===== Information shown =====
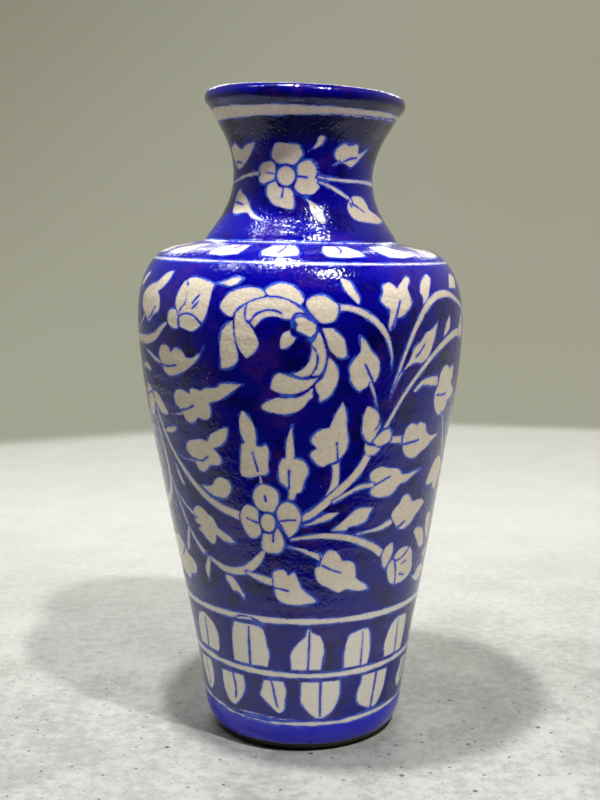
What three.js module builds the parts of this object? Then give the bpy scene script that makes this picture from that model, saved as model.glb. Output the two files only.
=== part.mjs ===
// Baluster vase of fired clay, glazed cobalt and white, built the way a potter builds it: a turned
// foot ring, a base slab, two body sections, a neck and a rolled lip, luted together with slip.
// Millimetres, +Z up. The origin is on the vase's axis, at the plane the foot stands on.

import * as THREE from "three";

const around = 56; // straight sides in a full turn
const fine = 6; // steps along one bend of an outline
const coarse = 4;

// Heights above the table
const vaseHeight = 254;
const baseJointZ = 14;
const bellyJointZ = 124;
const widestZ = 167;
const shoulderBreakZ = 194.2; // the round shoulder turns into the ledge here
const neckJointZ = 197;
const waistZ = 221.5;
const lipJointZ = 240;
const lipWidestZ = 250.4;

// Outside radii
const footRadius = 35;
const baseRadius = 40.8;
const bellyJointRadius = 59.9;
const widestRadius = 64.7;
const shoulderBreakRadius = 51;
const neckRootRadius = 38.4;
const waistRadius = 27.7;
const lipJointRadius = 33.2;
const lipRadius = 39.3;
const lipTopRadius = 35.8;

// Walls
const bodyWall = 5.3;
const neckWall = 4.7;
const ledgeThickness = 5.6;
const slabThickness = 6;
const slabRadius = 33.6;
const footRecess = 5; // hollow under the slab
const footInnerRadius = 29;
const footChamfer = 1;

// Each joint: its height, the radius of its outer edge, the radius of the wall's inside next to it,
// and the size of the groove cut into its inner edge, which the slip fills.
const joints = {
  base: { z: baseJointZ, outer: baseRadius, inner: baseRadius - bodyWall, groove: 2.2 },
  belly: { z: bellyJointZ, outer: bellyJointRadius, inner: bellyJointRadius - bodyWall, groove: 2.4 },
  neck: { z: neckJointZ, outer: neckRootRadius, inner: 31.5, groove: 2.4 },
  lip: { z: lipJointZ, outer: lipJointRadius, inner: lipJointRadius - neckWall, groove: 1.8 },
};
const slipBulge = 0.7; // how far the slip stands out of its groove, into the vase
const footFillet = 2.2; // slip in the corner under the slab

const cobaltGlaze = new THREE.MeshStandardMaterial({ color: 0x15148f, roughness: 0.15, metalness: 0 });
const bareClay = new THREE.MeshStandardMaterial({ color: 0x4a2c20, roughness: 0.85, metalness: 0 });
const slipClay = new THREE.MeshStandardMaterial({ color: 0xcfc4ae, roughness: 0.7, metalness: 0 });

const vase = new THREE.Group();

// Turns a closed outline, given as [radius, height] points, round the vertical axis.
function addTurned(name, outline, material) {
  const profile = outline.map(([radius, z]) => new THREE.Vector2(radius, z));
  if (profile[0].x > 0) profile.push(profile[0].clone());
  const geometry = new THREE.LatheGeometry(profile, around);
  geometry.rotateX(Math.PI / 2);
  const mesh = new THREE.Mesh(geometry, material);
  mesh.name = name;
  vase.add(mesh);
}

// Points along one bend, from start to end, pulled towards two handles.
function bend(start, startHandle, endHandle, end, steps) {
  const curve = new THREE.CubicBezierCurve(
    new THREE.Vector2(...start),
    new THREE.Vector2(...startHandle),
    new THREE.Vector2(...endHandle),
    new THREE.Vector2(...end),
  );
  return curve.getPoints(steps).map((point) => [point.x, point.y]);
}

// The end of a wall at the joint above it, from outside to inside, and at the joint below it.
function topEnd({ z, outer, inner, groove }) {
  return [[outer, z], [inner + groove, z], [inner, z - groove]];
}

function bottomEnd({ z, outer, inner, groove }) {
  return [[inner, z + groove], [inner + groove, z], [outer, z]];
}

// A closed outline from runs of points, without the points two runs share.
function joinRuns(...runs) {
  const points = runs.flat();
  const same = (a, b) => Math.hypot(a[0] - b[0], a[1] - b[1]) < 1e-6;
  return points.filter((point, i) => !same(point, points[(i + 1) % points.length]));
}

function addFootRing() {
  const { z, outer } = joints.base;
  const outside = bend([footRadius, 0], [38.6, 3.4], [40.5, 8], [outer, z], fine);
  const seat = [[slabRadius, footRecess + slabThickness], [slabRadius, footRecess]];
  const recess = [[footInnerRadius, footRecess], [footInnerRadius, footChamfer]];
  const standing = [[footInnerRadius + footChamfer, 0], [footRadius, 0]];
  addTurned("foot_ring", joinRuns(outside, topEnd(joints.base), seat, recess, standing), bareClay);
}

function addBaseSlab() {
  const top = footRecess + slabThickness;
  const outline = [[0, footRecess], [slabRadius, footRecess], [slabRadius, top], [0, top]];
  addTurned("base_slab", outline, bareClay);
}

function addLowerBody() {
  const { base, belly } = joints;
  const outside = bend([base.outer, base.z], [46.3, 50.7], [54, 87.3], [belly.outer, belly.z], fine);
  const inside = bend(
    [belly.inner, belly.z - belly.groove],
    [54 - bodyWall, 87.3],
    [46.3 - bodyWall, 50.7],
    [base.inner, base.z + base.groove],
    coarse,
  );
  addTurned("lower_body", joinRuns(outside, topEnd(belly), inside, bottomEnd(base)), cobaltGlaze);
}

function addUpperBody() {
  const { belly, neck } = joints;
  const widest = [widestRadius, widestZ];
  const shoulderBreak = [shoulderBreakRadius, shoulderBreakZ];
  const outside = joinRuns(
    bend([belly.outer, belly.z], [62.3, 138.3], [widestRadius, 152.7], widest, coarse),
    bend(widest, [widestRadius, 181], [59.5, 191.8], shoulderBreak, fine),
    bend(shoulderBreak, [47, 195.1], [43, 195.7], [neck.outer, neck.z], coarse),
  );
  const innerWidest = [widestRadius - bodyWall, widestZ - 2];
  const innerBreak = [shoulderBreakRadius - 4, shoulderBreakZ - ledgeThickness];
  const inside = joinRuns(
    [[neck.inner, neck.z - ledgeThickness]],
    bend(innerBreak, [55, 186.5], [innerWidest[0], 178], innerWidest, fine),
    bend(innerWidest, [innerWidest[0], 152], [57.2, 139], [belly.inner, belly.z + belly.groove], coarse),
  );
  addTurned("upper_body", joinRuns(outside, topEnd(neck), inside, bottomEnd(belly)), cobaltGlaze);
}

function addNeck() {
  const { neck, lip } = joints;
  const waist = [waistRadius, waistZ];
  const outside = joinRuns(
    bend([neck.outer, neck.z], [35.6, 201.8], [waistRadius, 209.5], waist, fine),
    bend(waist, [waistRadius, 229], [30.1, 235], [lip.outer, lip.z], coarse),
  );
  const innerWaist = [waistRadius - neckWall, waistZ - 1];
  const inside = joinRuns(
    bend([lip.inner, lip.z - lip.groove], [25.4, 233.4], [innerWaist[0], 229], innerWaist, coarse),
    bend(innerWaist, [innerWaist[0], 210], [28.5, 203.5], [neck.inner, neck.z + neck.groove], coarse),
  );
  addTurned("neck", joinRuns(outside, topEnd(lip), inside, bottomEnd(neck)), cobaltGlaze);
}

function addLipRoll() {
  const { lip } = joints;
  const rollStart = [37.2, 246.8];
  const widest = [lipRadius, lipWidestZ];
  const top = [lipTopRadius, vaseHeight];
  const innerEdge = [33, 251.6];
  const outline = joinRuns(
    bend([lip.outer, lip.z], [34.6, 242.6], [36, 245], rollStart, coarse),
    bend(rollStart, [38.3, 248.3], [39.3, 249], widest, coarse),
    bend(widest, [39.3, 252.6], [37.9, vaseHeight], top, coarse),
    bend(top, [34.3, vaseHeight], [33.4, 253], innerEdge, coarse),
    bend(innerEdge, [32, 248], [29.6, 243.5], [lip.inner, lip.z + lip.groove], coarse),
    bottomEnd(lip),
  );
  addTurned("lip_roll", outline, cobaltGlaze);
}

// The slip that fills a joint's groove and stands a little proud inside the vase.
function addSlipSeam(name, { z, inner, groove }) {
  const outline = [
    [inner - slipBulge, z],
    [inner, z - groove],
    [inner + groove, z],
    [inner, z + groove],
  ];
  addTurned(name, outline, slipClay);
}

function addFootFillet() {
  const outline = [
    [footInnerRadius, footRecess - footFillet],
    [footInnerRadius, footRecess],
    [footInnerRadius - footFillet, footRecess],
    [footInnerRadius - footFillet / 3, footRecess - footFillet / 3],
  ];
  addTurned("slip_seam_foot", outline, slipClay);
}

addFootRing();
addBaseSlab();
addLowerBody();
addUpperBody();
addNeck();
addLipRoll();
addFootFillet();
addSlipSeam("slip_seam_base", joints.base);
addSlipSeam("slip_seam_belly", joints.belly);
addSlipSeam("slip_seam_neck", joints.neck);
addSlipSeam("slip_seam_lip", joints.lip);

export default vase;
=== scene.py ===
import math
import bpy
import numpy as np
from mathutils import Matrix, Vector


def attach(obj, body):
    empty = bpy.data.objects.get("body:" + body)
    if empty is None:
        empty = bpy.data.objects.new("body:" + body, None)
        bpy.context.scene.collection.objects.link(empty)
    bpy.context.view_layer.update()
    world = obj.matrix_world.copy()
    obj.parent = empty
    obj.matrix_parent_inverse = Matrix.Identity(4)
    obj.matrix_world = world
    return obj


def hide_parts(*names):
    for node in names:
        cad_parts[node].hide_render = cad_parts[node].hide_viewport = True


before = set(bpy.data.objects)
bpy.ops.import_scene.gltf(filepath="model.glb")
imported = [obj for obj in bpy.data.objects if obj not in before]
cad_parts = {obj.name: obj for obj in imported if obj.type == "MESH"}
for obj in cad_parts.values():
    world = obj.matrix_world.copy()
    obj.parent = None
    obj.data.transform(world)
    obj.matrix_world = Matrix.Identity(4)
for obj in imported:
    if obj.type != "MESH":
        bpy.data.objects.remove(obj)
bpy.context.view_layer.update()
mm = 0.001  # the outlines below are worked in millimetres and made in metres

# The thrown and joined pot. Angles are degrees round the pot, 0 facing the viewer, growing to the right.
pot = {
    "columns": 840,  # points round the wall
    "rowStep": 0.48,  # mm between rows on the painted side
    "insideStep": 3.0,  # mm between rows on the plain inside
    "easedCorner": 0.3,  # mm taken off hidden corners
    "bow": ((0, 60, 120, 190, 215, 254), (0, -0.1, -1.1, -1.05, -0.2, 0.9)),  # mm the axis wanders sideways
    "lean": ((0, 60, 190, 197, 242, 254), (0, 0.4, 1.1, 1.0, 2.4, 2.7)),  # degrees, right side lower
    "ovalness": 0.22,
    "throwingRings": 0.025,
    "ringSpacing": 5.6,
    "handDents": 0.12,
    "glazeStarts": 3.4,  # mm up; bare clay below
    "insideRunEnds": 242,  # mm up, where the painted run over the lip stops inside the mouth
}
rng = np.random.default_rng(41)
dents = rng.uniform(0, 2 * math.pi, 8)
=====
Begin with the line containing "bpy.context.scene.collection.objects.link(empty)" and end with the line containing "cad_parts[node].hide_render = cad_parts[node].hide_viewport"; repeat every line from start to finish exactly, and nothing outside them.

        bpy.context.scene.collection.objects.link(empty)
    bpy.context.view_layer.update()
    world = obj.matrix_world.copy()
    obj.parent = empty
    obj.matrix_parent_inverse = Matrix.Identity(4)
    obj.matrix_world = world
    return obj


def hide_parts(*names):
    for node in names:
        cad_parts[node].hide_render = cad_parts[node].hide_viewport = True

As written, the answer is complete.